Als we geloven dat God in mensen werkt, en dat mensen dus ook – of ze het zich bewust zijn of niet – reageren op Hem, dan vraagt dat van ons dat we ons in die ander(en) verdiepen. Het staat niet op voorhand vast hóe God in die ander bezig is. Er kan sprake zijn van een verharding in de opstand tegen de Here. Het is echter van groot belang om heel terughoudend te zijn in het oordeel, zoals Christus zijn leerlingen in dezelfde Bergrede op het hart bindt (Matt. 7,1-6). Wij kennen immers de harten niet. Eén ding weten we wel: dat de Here ons wil gebruiken om die ander te bereiken. Als we de belijdenis op het punt van de verkiezing werkelijk ernstig nemen, geloven we immers dat niemand onbereikbaar is voor Gods genade.
Concreet vraagt dat van ons, dat we ons verplaatsen in die ander. Christus gebiedt ons onze vijanden lief te hebben en te bidden voor wie ons vervolgen (Matt. 5,44). Die liefde en dat gebed brengt je er als christen ook toe die ander niet enkel als gevaar te zien, maar te zoeken naar mogelijkheden om de spiraal van geweld te doorbreken. Het is niet naïef, als je gelooft dat God zo’n verlangen om te beantwoorden aan de diepste bedoeling van zijn geboden daadwerkelijk zegent.

En onze veiligheid?
Vandaag staat de roep om veiligheid hoog op de agenda. Alleszins begrijpelijk.
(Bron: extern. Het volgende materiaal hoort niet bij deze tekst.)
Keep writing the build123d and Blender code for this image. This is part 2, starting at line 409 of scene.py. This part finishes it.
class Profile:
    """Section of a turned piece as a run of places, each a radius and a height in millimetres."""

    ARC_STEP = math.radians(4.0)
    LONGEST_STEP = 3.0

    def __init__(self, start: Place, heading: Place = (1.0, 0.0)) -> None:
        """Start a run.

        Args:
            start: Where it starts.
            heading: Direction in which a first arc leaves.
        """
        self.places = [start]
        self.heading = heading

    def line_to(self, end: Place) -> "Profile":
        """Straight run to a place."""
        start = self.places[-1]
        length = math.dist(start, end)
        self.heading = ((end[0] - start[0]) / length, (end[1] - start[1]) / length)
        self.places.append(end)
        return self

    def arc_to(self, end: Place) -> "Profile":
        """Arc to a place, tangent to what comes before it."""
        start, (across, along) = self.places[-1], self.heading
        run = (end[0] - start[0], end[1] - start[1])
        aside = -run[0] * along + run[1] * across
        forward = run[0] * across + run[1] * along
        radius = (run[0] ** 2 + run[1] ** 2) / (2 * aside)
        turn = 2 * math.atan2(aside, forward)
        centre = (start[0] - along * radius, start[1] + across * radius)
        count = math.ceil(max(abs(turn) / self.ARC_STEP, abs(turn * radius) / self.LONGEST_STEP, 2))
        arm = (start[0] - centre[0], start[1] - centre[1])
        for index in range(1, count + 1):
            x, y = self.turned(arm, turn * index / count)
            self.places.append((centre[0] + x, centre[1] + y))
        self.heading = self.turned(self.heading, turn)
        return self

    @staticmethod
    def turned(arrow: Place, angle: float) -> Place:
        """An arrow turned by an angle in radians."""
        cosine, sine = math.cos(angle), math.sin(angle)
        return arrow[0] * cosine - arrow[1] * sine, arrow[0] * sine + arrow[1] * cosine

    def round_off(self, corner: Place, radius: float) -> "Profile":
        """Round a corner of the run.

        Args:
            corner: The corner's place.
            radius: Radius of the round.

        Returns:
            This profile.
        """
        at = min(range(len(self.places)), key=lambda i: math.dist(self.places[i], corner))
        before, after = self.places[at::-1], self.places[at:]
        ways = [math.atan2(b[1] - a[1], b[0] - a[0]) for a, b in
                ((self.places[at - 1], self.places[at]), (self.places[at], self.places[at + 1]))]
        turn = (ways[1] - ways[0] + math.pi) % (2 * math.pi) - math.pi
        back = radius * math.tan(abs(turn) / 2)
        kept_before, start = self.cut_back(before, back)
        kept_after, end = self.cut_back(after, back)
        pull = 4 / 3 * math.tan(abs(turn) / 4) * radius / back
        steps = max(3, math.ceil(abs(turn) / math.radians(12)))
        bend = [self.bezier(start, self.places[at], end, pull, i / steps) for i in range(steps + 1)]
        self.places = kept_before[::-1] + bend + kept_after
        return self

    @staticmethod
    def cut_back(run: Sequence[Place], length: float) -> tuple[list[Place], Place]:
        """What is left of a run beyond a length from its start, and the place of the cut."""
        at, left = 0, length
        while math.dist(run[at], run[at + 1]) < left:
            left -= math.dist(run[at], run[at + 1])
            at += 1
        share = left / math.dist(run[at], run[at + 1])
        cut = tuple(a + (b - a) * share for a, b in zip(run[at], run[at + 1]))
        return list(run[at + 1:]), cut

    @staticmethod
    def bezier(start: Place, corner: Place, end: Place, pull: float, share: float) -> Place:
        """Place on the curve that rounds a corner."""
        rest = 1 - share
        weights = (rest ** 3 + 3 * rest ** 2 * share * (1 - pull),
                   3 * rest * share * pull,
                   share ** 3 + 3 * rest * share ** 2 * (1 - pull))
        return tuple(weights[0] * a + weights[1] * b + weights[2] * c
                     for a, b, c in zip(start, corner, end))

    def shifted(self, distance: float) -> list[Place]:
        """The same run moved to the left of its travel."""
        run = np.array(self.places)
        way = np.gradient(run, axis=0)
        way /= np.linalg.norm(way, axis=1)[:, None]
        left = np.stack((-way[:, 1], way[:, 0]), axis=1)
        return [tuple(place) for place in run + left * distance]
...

Wat moeten we als samenleving, wanneer de tolerantie op grenzen van allerlei geweld en zelfs terrorisme stuit? Moeten we het maar over ons laten komen, en het geweld vrij baan geven? Nee, zeker niet. Van Luther is er het verhaal, dat een struikrover een christen aanviel, en zei: ‘Jij moet alles aan mij afstaan en je mag je niet verzetten, als je Jezus navolgt.’ Luther antwoordt dan: ‘Als iemand van het gebod de ander de linkerwang toe te keren gebruik maakt om de rechteloosheid en het kwaad vrij baan te geven, móet je je als christen verzetten.’ Daarom heeft God de overheid gegeven, ‘als toornende wreekster voor hem die kwaad bedrijft’ (Rom. 13,4). Het is niet alleen mogelijk, het is de overheid zelfs geboden om degenen die hun haat willen botvieren een halt toe te roepen.
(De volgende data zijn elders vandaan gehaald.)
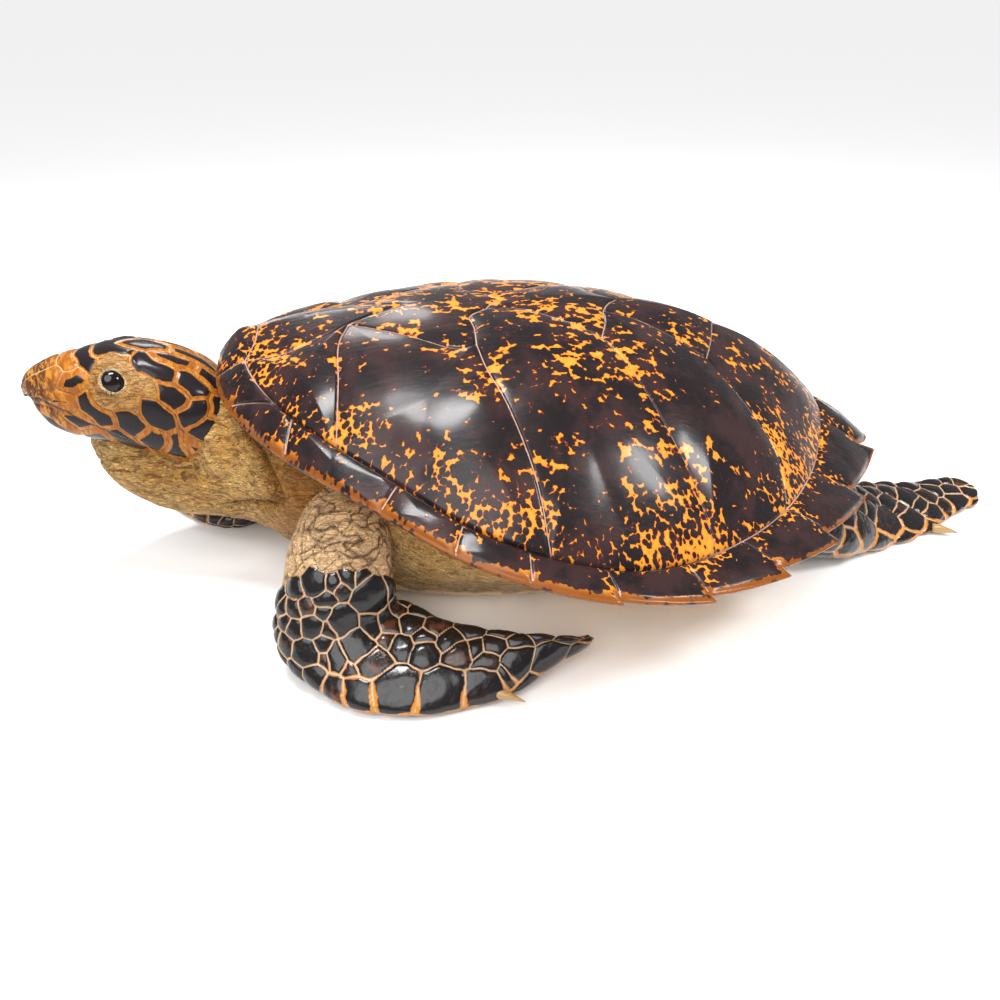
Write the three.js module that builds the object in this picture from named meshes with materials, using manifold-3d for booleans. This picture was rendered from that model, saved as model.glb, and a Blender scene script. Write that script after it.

We doen er evenwel goed aan niet uit het oog te verliezen dat het bijbelgedeelte waarin die woorden over de overheid staan wordt omgeven door passages, waarin Paulus de gelovigen oproept zich niet te laten overwinnen door het kwade, maar omgekeerd het kwade te overwinnen door het goede (Rom. 12,21), en er ernst mee te maken dat de liefde, die de naaste geen kwaad doet, de vervulling van de wet is (Rom. 13,10).
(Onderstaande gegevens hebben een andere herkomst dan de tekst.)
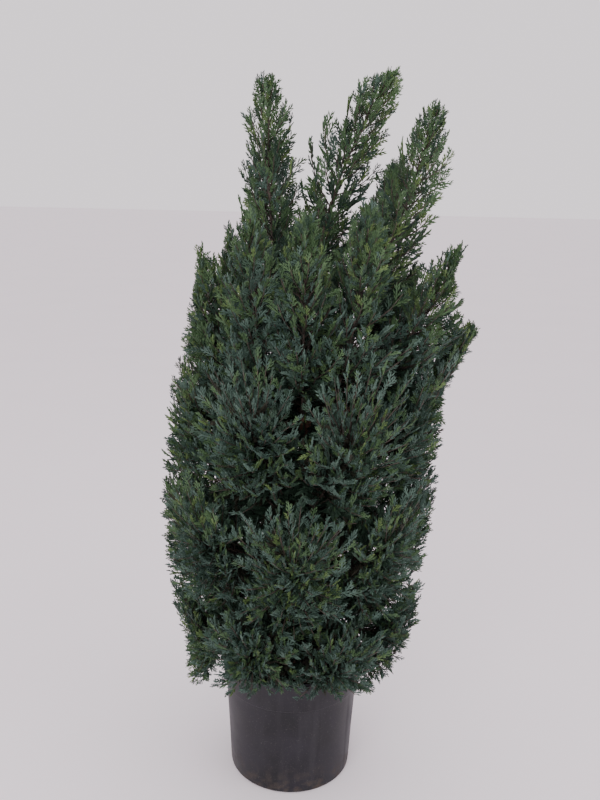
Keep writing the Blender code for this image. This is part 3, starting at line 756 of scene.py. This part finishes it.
def sprayMesh(number):  # one flat spray of a unit length along +Y
    shape, rng = sprayShape, random.Random(sprayShape["seed"] + number)
    thick, sides, jitter = shape["thick"], shape["sides"], shape["leanJitter"]
    sway = rng.uniform(-shape["sway"], shape["sway"])
    droop = shape["droop"] * rng.uniform(-1, 1)

    def axis(y):
        return np.array((sway * math.sin(math.pi * y), y, droop * y * y))

    chains = [(np.array([axis(y) for y in shape["axis"]]), (thick, thick * shape["taper"]))]
    for k in range(sides):
        y = shape["low"] + shape["over"] * (k + rng.uniform(-shape["uneven"], shape["uneven"])) / sides
        lean = math.radians(shape["lean"] + rng.uniform(-jitter, jitter)) * (1 if k % 2 else -1)
        length = shape["sideLength"] * (1.0 - shape["shorter"] * y) * rng.uniform(*shape["lengths"])
        if k < 2:
            length *= shape["firstPair"]
        rise = rng.uniform(-shape["rise"], shape["rise"])
        heading = np.array((math.sin(lean), math.cos(lean), rise))
        curl = np.array((-math.sin(lean) * shape["curl"][0], shape["curl"][1], 0.0))
        root = axis(max(y, shape["lowest"]))
        line = [root + heading * length * q + curl * length * q * q for q in shape["shoot"]]
        chains.append((np.array(line), (thick * rng.uniform(*shape["widths"]),)))
    points, faces = cords(chains)
    return meshOf(f"spray_{number}", points, faces, smooth=False)


def scatterTree():  # sets one of the shapes on each point, turned and sized, and makes them all real
    tree = bpy.data.node_groups.new("shapesOnPoints", "GeometryNodeTree")
    sockets = {}
    for name, kind in (
        ("Geometry", "Geometry"), ("Shapes", "Collection"), ("Last", "Int"), ("Seed", "Int"),
        ("Finish", "Material"),
    ):
        made = tree.interface.new_socket(name=name, in_out="INPUT", socket_type="NodeSocket" + kind)
        sockets[name] = made.identifier
    tree.interface.new_socket(name="Geometry", in_out="OUTPUT", socket_type="NodeSocketGeometry")
    make = tree.nodes.new
    given, result = make("NodeGroupInput"), make("NodeGroupOutput")
    shapes, pick = make("GeometryNodeCollectionInfo"), make("FunctionNodeRandomValue")
    spin, setOn = make("FunctionNodeEulerToRotation"), make("GeometryNodeInstanceOnPoints")
    real, finish = make("GeometryNodeRealizeInstances"), make("GeometryNodeSetMaterial")
    shapes.inputs["Separate Children"].default_value = True
    shapes.inputs["Reset Children"].default_value = True
    pick.data_type = "INT"
    pick.inputs[4].default_value = 0  # from the first shape to the last
    setOn.inputs["Pick Instance"].default_value = True
    read = {}
    for name, kind in (("turn", "FLOAT_VECTOR"), ("size", "FLOAT")):
        reader = make("GeometryNodeInputNamedAttribute")
        reader.data_type = kind
        reader.inputs["Name"].default_value = name
        read[name] = [o for o in reader.outputs if o.enabled][0]
    for output, place in (
        (given.outputs["Shapes"], shapes.inputs["Collection"]),
        (given.outputs["Last"], pick.inputs[5]),
        (given.outputs["Seed"], pick.inputs["Seed"]),
        (read["turn"], spin.inputs[0]),
        (given.outputs["Geometry"], setOn.inputs["Points"]),
        (shapes.outputs[0], setOn.inputs["Instance"]),
        (pick.outputs[2], setOn.inputs["Instance Index"]),
        (spin.outputs[0], setOn.inputs["Rotation"]),
        (read["size"], setOn.inputs["Scale"]),
        (setOn.outputs[0], real.inputs[0]),
        (real.outputs[0], finish.inputs["Geometry"]),
        (given.outputs["Finish"], finish.inputs["Material"]),
        (finish.outputs[0], result.inputs[0]),
    ):
        tree.links.new(output, place)
    return tree, sockets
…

Christelijke tolerantie vraagt dus een geestelijke houding en het onderscheidingsvermogen van de liefde. We hebben niet alleen maar met mensen te maken, maar in mensen ook altijd met de HERE Zelf. Hij gebruikt de druk om ons onszelf te leren kennen en tot Hem te doen vluchten. Hij stort door zijn Geest de liefde uit in de harten van hen, die van Hem niet wilden weten. Hij gebiedt zijn engelen aangaande hen, dat ze hen behoeden op al hun wegen (Ps. 91,11), en Hij bewaart hun uitgang en ingang tot in eeuwigheid (Ps. 121,8). Alleen als we ons daaraan toevertrouwen, weten we dat Mattheüs 5 geen wereldvreemd hoofdstuk is, en de christelijke tolerantie niet een onhaalbaar ideaal. Integendeel: als God in ons een echte verdraagzaamheid bewerkt, gebruikt Hij het ook om langs die weg zijn Koninkrijk te bouwen.

G.C. den Hertog
(Prof. dr. G.C. den Hertog is hoogleraar ethiek en apologetiek aan de TUA in Apeldoorn.)

Dit artikel werd u aangeboden door: De Wekker

Deze tekst is geautomatiseerd gemaakt en kan nog fouten bevatten. Digibron werkt voortdurend aan correctie. Klik voor het origineel door naar de pdf. Voor opmerkingen, vragen, informatie: contact.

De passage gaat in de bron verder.